I need to loop here, match the BookID, store the info if present, and fill it in somehow.

# create a new file
with open('output.csv', 'w') as outcsv:
    fieldnames = header
    writer = csv.DictWriter(outcsv, fieldnames=fieldnames, delimiter=',', lineterminator='\n')
    writer.writeheader()
    for row in sortedbyid:
        write.writerow(row)

>Solution :

You can loop through the books list, find the ones that have ‘AuthorMissing’, and for each of them, find the books that have the same ID but have an actual author:

for book in sortedbyid:
    if book['BookAuthor']=='AuthorMissing':
        matches = [ otherbook for otherbook in sortedbyid if book['BookID'] == otherbook['BookID'] and otherbook['BookAuthor'] != 'AuthorMissing' ]
        # Assuming no more than one match
        if len(matches)>0:
            book['BookAuthor'] = matches[0]['BookAuthor']

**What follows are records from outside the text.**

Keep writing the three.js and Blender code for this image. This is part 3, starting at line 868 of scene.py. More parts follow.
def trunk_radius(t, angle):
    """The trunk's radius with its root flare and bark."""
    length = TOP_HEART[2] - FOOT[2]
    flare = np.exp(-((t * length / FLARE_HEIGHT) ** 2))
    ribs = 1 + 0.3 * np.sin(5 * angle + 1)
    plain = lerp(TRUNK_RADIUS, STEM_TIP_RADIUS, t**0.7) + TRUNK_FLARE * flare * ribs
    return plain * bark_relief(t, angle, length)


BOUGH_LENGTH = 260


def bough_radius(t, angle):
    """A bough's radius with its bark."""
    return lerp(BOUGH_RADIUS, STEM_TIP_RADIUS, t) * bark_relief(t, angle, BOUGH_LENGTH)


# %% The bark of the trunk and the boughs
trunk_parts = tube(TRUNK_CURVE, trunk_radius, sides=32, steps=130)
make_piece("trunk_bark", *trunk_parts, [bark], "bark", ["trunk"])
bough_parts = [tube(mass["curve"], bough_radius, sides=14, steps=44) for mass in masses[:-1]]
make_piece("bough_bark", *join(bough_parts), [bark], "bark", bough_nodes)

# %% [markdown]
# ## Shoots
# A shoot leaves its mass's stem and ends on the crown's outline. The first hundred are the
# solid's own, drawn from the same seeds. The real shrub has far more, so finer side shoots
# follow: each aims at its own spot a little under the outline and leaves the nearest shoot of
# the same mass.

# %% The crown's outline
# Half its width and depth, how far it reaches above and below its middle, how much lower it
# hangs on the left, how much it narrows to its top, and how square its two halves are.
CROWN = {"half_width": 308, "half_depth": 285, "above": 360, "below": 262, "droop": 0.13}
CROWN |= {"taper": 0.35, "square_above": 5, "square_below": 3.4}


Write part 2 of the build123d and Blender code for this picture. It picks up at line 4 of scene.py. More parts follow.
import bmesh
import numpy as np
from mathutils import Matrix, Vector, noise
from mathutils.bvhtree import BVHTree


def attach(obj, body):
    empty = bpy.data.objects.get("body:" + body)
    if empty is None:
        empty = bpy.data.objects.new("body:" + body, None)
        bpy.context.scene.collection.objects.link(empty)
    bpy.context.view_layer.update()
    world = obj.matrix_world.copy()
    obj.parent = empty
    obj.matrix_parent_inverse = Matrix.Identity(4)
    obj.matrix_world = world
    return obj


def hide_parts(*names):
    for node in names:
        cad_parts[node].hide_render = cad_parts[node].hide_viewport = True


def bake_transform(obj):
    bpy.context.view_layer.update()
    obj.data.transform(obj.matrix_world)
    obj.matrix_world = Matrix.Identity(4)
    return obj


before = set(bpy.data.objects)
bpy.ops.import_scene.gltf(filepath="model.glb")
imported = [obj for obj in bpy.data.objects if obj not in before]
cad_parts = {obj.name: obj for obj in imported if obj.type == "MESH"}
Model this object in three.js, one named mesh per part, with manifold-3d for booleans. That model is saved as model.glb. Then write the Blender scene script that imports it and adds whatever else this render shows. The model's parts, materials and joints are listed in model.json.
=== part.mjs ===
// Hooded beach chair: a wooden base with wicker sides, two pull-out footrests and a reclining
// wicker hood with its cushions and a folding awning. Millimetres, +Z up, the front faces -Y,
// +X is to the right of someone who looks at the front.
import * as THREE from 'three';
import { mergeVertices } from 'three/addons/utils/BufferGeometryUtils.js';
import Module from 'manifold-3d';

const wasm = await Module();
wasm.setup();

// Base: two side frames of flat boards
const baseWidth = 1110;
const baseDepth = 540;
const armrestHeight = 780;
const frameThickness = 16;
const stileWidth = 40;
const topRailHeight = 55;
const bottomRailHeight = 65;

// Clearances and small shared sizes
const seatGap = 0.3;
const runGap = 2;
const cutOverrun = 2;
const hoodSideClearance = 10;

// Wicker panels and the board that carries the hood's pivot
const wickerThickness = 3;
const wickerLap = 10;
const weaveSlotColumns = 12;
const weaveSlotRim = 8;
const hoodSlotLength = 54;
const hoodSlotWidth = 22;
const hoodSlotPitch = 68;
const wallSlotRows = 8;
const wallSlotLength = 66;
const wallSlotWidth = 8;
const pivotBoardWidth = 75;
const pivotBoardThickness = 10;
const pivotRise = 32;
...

Same thing can be done for the language field.

for book in sortedbyid:
    if book['BookLanguage']=='LanguageMissing':
        matches = [ otherbook for otherbook in sortedbyid if book['BookID'] == otherbook['BookID'] and otherbook['BookLanguage'] != 'LanguageMissing' ]
        # Assuming no more than one match
        if len(matches)>0:
            book['BookLanguage'] = matches[0]['BookLanguage']

You can, of course, combine the two together in a single loop.